The bishops did what the larger society does. They excused predators, blamed victims and used their power to try to force the victims to stay silent.
The difference, the thing that sets off the howls of rage and betrayal from the laity, is that the bishops claim that they speak for God and a lot of us want to believe them. They tell us that priests are another Christ, that when they lift the chalice and the Host at mass, they are standing in for Our Lord at Calvary.
But their actions in the priest sex abuse scandal not only belie these claims, they grind them into the dirt. They say they speak for God, but their actions speak for the serpent.
The rage of the laity is a reflection of how much the laity wants to believe in the Church. But the truth is that the laity is called — called — to take a stand. It is our power, our ability to get into this and force change to happen, that can turn this thing around.

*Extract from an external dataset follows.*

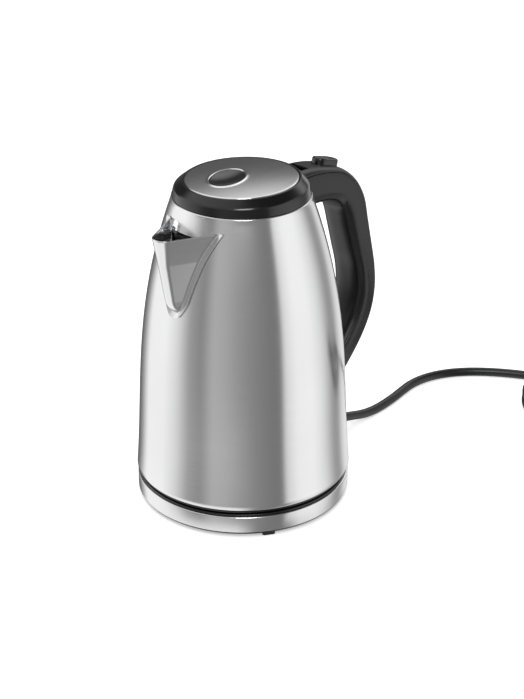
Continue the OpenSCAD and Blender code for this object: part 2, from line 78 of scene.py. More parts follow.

But it is very important that we base our demands on facts and truth. We need to employ great discipline of mind and heart to stick to the facts. It is imperative that we avoid the cheap shots of the blame game.
It would be a terrible injustice to take up torches and go after homosexual priests who have never hurt anyone, just because they are homosexual. The question of homosexuals in the priesthood is a separate thing entirely from the priest sex abuse scandal and needs to be addressed separately. Scapegoating does nothing to stop the instances of rape, sexual assault and child molesting in the priesthood.
We could, if we somehow managed to purge all homosexual priests and replace them with heterosexuals, switch the attacks on little boys to attacks on little girls. But we would do nothing to clean up the priesthood or stop the corrupt abuse of power by the bishops.
The solution is simple. Stop punishing the victims and start punishing the predators.